E claro, existe uma mentira perpétua de que comer peixe é uma escolha saudável para a dieta das pessoas. Poluímos os oceanos do mundo a ponto de afetar toda a cadeia alimentar, com poluentes se concentrando conforme você sobe na cadeia. Durante anos, as mulheres grávidas foram alertadas para não comerem atum ou peixe-espada devido aos altos níveis de mercúrio, situação que só piora a medida em que poluímos o nosso mundo natural.
Estamos em um ponto da história em que precisamos fazer uma escolha:
Paramos de apoiar a indústria destrutiva e insustentável que está destruindo nosso oceano ou continuamos em nosso caminho atual e encontraremos nosso oceano vazio no futuro? Qualquer uma das escolhas leva ao mesmo resultado: vamos parar de comer peixe agora ou em 30 anos. Apenas quanto mais esperarmos, mais irreversível a situação se tornará. Nossa fonte “infinita”, de proteína atingiu seu limite, então é hora de fazermos as escolhas necessárias para restaurar o equilíbrio em nosso oceano.

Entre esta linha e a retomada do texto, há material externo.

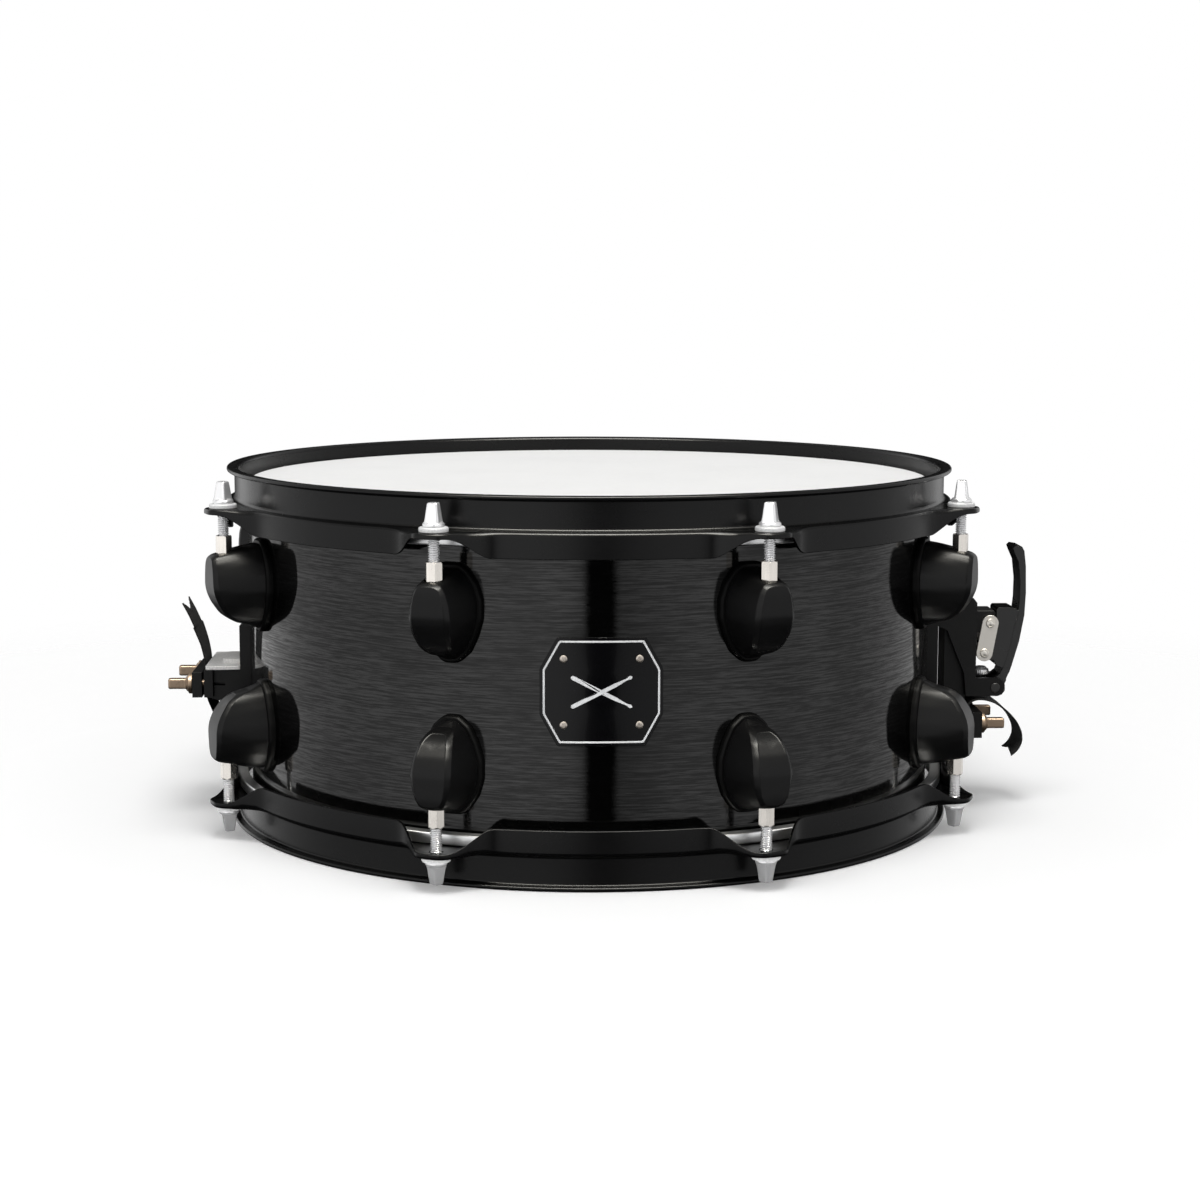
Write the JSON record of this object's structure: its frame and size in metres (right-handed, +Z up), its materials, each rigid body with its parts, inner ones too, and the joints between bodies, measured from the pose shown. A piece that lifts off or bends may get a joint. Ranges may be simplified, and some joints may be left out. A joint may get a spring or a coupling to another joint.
{
  "type": "snare drum",
  "caption": "Snare drum with a black stained wooden shell, flanged black steel hoops, lugs with tension rods, side-lever throw-off, butt plate and coiled snare wires.",
  "frame": {"origin": "on the drum's axis, in the plane of the lower hoop's rim that the drum stands on", "axes": "+Z up along the drum's axis to the batter head, badge facing -Y, throw-off facing +X, butt plate facing -X"},
  "size_m": [0.4468, 0.3828, 0.1802],
  "materials": {
    "stained_shell": "black stain over a faint horizontal grain, high gloss lacquer",
    "badge_enamel": "black enamel with raised pale lines",
    "bronze_screws": "dull dark bronze plating",
    "grommet_steel": "polished",
    "coated_film": "fine matte coating",
    "clear_film": "thin hazy film",
    "flesh_hoop_aluminium": "drawn aluminium",
    "hoop_black": "satin black powder coat",
    "lug_black": "satin black coat on die casting",
    "gasket_rubber": "matte",
    "nut_nickel": "satin nickel",
    "dark_steel": "black oxide",
    "zinc_steel": "zinc plated",
    "nylon_white": "moulded nylon",
    "rod_chrome": "bright plated",
    "cast_black": "semi-matte black on die casting",
    "lever_black": "glossy black",
    "link_steel": "satin nickel plate",
    "strap_webbing": "woven ribbon",
    "wire_steel": "bright steel wire"
  },
  "bodies": {
    "drum": {"shell": "stained_shell", "badge": "badge_enamel", "badge_screws": "bronze_screws", "vent_grommet": "grommet_steel", "batter_head": "coated_film", "batter_flesh_hoop": "flesh_hoop_aluminium", "snare_side_head": "clear_film", "snare_side_flesh_hoop": "flesh_hoop_aluminium", "batter_hoop": "hoop_black", "snare_side_hoop": "hoop_black", "upper_lug_casings": "lug_black", "lower_lug_casings": "lug_black", "upper_lug_gaskets": "gasket_rubber", "lower_lug_gaskets": "gasket_rubber", "upper_swivel_nuts": "nut_nickel", "lower_swivel_nuts": "nut_nickel", "lug_screws": "dark_steel", "lug_screw_washers": "zinc_steel", "upper_rod_washers": "nylon_white", "lower_rod_washers": "nylon_white", "throwoff_frame": "cast_black", "throwoff_mount_screws": "dark_steel", "lever_pivot_pin": "dark_steel", "butt_plate": "cast_black", "butt_clamp_plate": "cast_black", "butt_clamp_screws": "bronze_screws", "butt_strap": "strap_webbing", "butt_mount_screws": "dark_steel", "strainer_screw_washers": "zinc_steel"},
    "lever": {"throwoff_lever": "lever_black"},
    "link": {"toggle_links": "link_steel", "link_pins": "link_steel"},
    "carriage": {"snare_carriage": "cast_black", "throwoff_clamp_plate": "cast_black", "throwoff_clamp_screws": "bronze_screws", "throwoff_strap": "strap_webbing"},
    "tension_screw": {"fine_tension_screw": "rod_chrome"},
    "wires": {"snare_wires": "wire_steel", "snare_end_plate_throwoff": "wire_steel", "snare_end_plate_butt": "wire_steel"},
    "rod_upper_1": {"tension_rod_upper_1": "rod_chrome"},
    "rod_lower_1": {"tension_rod_lower_1": "rod_chrome"},
    "rod_upper_2": {"tension_rod_upper_2": "rod_chrome"},
    "rod_lower_2": {"tension_rod_lower_2": "rod_chrome"},
    "rod_upper_3": {"tension_rod_upper_3": "rod_chrome"},
    "rod_lower_3": {"tension_rod_lower_3": "rod_chrome"},
    "rod_upper_4": {"tension_rod_upper_4": "rod_chrome"},
    "rod_lower_4": {"tension_rod_lower_4": "rod_chrome"},
    "rod_upper_5": {"tension_rod_upper_5": "rod_chrome"},
    "rod_lower_5": {"tension_rod_lower_5": "rod_chrome"},
    "rod_upper_6": {"tension_rod_upper_6": "rod_chrome"},
    "rod_lower_6": {"tension_rod_lower_6": "rod_chrome"},
    "rod_upper_7": {"tension_rod_upper_7": "rod_chrome"},
    "rod_lower_7": {"tension_rod_lower_7": "rod_chrome"},
    "rod_upper_8": {"tension_rod_upper_8": "rod_chrome"},
    "rod_lower_8": {"tension_rod_lower_8": "rod_chrome"}
  },
  "joints": [
    {"name": "rod_upper_1_turn", "type": "hinge", "parent": "drum", "child": "rod_upper_1", "pos_m": [0.07503, -0.18115, 0.1702], "axis": [0, 0, 1], "range_deg": [-360, 360]},
    {"name": "rod_upper_2_turn", "type": "hinge", "parent": "drum", "child": "rod_upper_2", "pos_m": [0.18115, -0.07503, 0.1702], "axis": [0, 0, 1], "range_deg": [-360, 360]},
    {"name": "rod_upper_3_turn", "type": "hinge", "parent": "drum", "child": "rod_upper_3", "pos_m": [0.18115, 0.07503, 0.1702], "axis": [0, 0, 1], "range_deg": [-360, 360]},
    {"name": "rod_upper_4_turn", "type": "hinge", "parent": "drum", "child": "rod_upper_4", "pos_m": [0.07503, 0.18115, 0.1702], "axis": [0, 0, 1], "range_deg": [-360, 360]},
    {"name": "rod_upper_5_turn", "type": "hinge", "parent": "drum", "child": "rod_upper_5", "pos_m": [-0.07503, 0.18115, 0.1702], "axis": [0, 0, 1], "range_deg": [-360, 360]},
    {"name": "rod_upper_6_turn", "type": "hinge", "parent": "drum", "child": "rod_upper_6", "pos_m": [-0.18115, 0.07503, 0.1702], "axis": [0, 0, 1], "range_deg": [-360, 360]},
    {"name": "rod_upper_7_turn", "type": "hinge", "parent": "drum", "child": "rod_upper_7", "pos_m": [-0.18115, -0.07503, 0.1702], "axis": [0, 0, 1], "range_deg": [-360, 360]},
    {"name": "rod_upper_8_turn", "type": "hinge", "parent": "drum", "child": "rod_upper_8", "pos_m": [-0.07503, -0.18115, 0.1702], "axis": [0, 0, 1], "range_deg": [-360, 360]},
    {"name": "rod_lower_1_turn", "type": "hinge", "parent": "drum", "child": "rod_lower_1", "pos_m": [0.07503, -0.18115, 0.01], "axis": [0, 0, 1], "range_deg": [-360, 360]},
    {"name": "rod_lower_2_turn", "type": "hinge", "parent": "drum", "child": "rod_lower_2", "pos_m": [0.18115, -0.07503, 0.01], "axis": [0, 0, 1], "range_deg": [-360, 360]},
    {"name": "rod_lower_3_turn", "type": "hinge", "parent": "drum", "child": "rod_lower_3", "pos_m": [0.18115, 0.07503, 0.01], "axis": [0, 0, 1], "range_deg": [-360, 360]},
    {"name": "rod_lower_4_turn", "type": "hinge", "parent": "drum", "child": "rod_lower_4", "pos_m": [0.07503, 0.18115, 0.01], "axis": [0, 0, 1], "range_deg": [-360, 360]},
    {"name": "rod_lower_5_turn", "type": "hinge", "parent": "drum", "child": "rod_lower_5", "pos_m": [-0.07503, 0.18115, 0.01], "axis": [0, 0, 1], "range_deg": [-360, 360]},
    {"name": "rod_lower_6_turn", "type": "hinge", "parent": "drum", "child": "rod_lower_6", "pos_m": [-0.18115, 0.07503, 0.01], "axis": [0, 0, 1], "range_deg": [-360, 360]},
    {"name": "rod_lower_7_turn", "type": "hinge", "parent": "drum", "child": "rod_lower_7", "pos_m": [-0.18115, -0.07503, 0.01], "axis": [0, 0, 1], "range_deg": [-360, 360]},
    {"name": "rod_lower_8_turn", "type": "hinge", "parent": "drum", "child": "rod_lower_8", "pos_m": [-0.07503, -0.18115, 0.01], "axis": [0, 0, 1], "range_deg": [-360, 360]},
    {"name": "throwoff_lever_swing", "type": "hinge", "parent": "drum", "child": "lever", "pos_m": [0.2135, 0, 0.0619], "axis": [0, 1, 0], "range_deg": [0, 45]},
    {"name": "toggle_link_swing", "type": "hinge", "parent": "lever", "child": "link", "pos_m": [0.2077, 0, 0.08], "axis": [0, 1, 0], "range_deg": [-101.6, 0]},
    {"name": "carriage_slide", "type": "slide", "parent": "drum", "child": "carriage", "axis": [0, 0, -1], "range_m": [0, 0.006], "deforming": ["throwoff_strap"]},
    {"name": "snare_wires_drop", "type": "hinge", "parent": "drum", "child": "wires", "pos_m": [-0.1545, 0, 0.0058], "axis": [0, 1, 0], "range_deg": [0, 0.5]},
    {"name": "fine_tension_turn", "type": "hinge", "parent": "drum", "child": "tension_screw", "pos_m": [0.2079, 0, 0.0694], "axis": [0, 0, 1], "range_deg": [-360, 360]}
  ],
  "couplings": [
    {"joint": "toggle_link_swing", "follows": "throwoff_lever_swing", "ratio": -2.2556},
    {"joint": "carriage_slide", "follows": "throwoff_lever_swing", "m_per_rad": 0.00763},
    {"joint": "snare_wires_drop", "follows": "throwoff_lever_swing", "ratio": 0.0111}
  ]
}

Estamos vendo os resultados de nossas campanhas para impedir a pesca IUU na África Ocidental, com a população de peixes se recuperando e os ecossistemas também, após alguns anos. Mas essas áreas não são grandes o suficiente para repovoar regiões inteiras. Fazer cumprir os regulamentos e expandir as áreas sob proteção contra a pesca IUU e a pesca industrial em grande escala são a base das campanhas atuais da Sea Shepherd. Junto com nossos parceiros governamentais, fechamos dezenas de operadores ilegais todos os anos e, nesse processo, salvamos milhões de vidas.
É uma questão de sobrevivência parar a guerra contra o oceano. É uma luta que não podemos perder. Uma luta que se intensificará nos próximos anos, quando as populações de peixes continuarem diminuindo, mas também uma luta que – com o seu apoio – pretendemos vencer.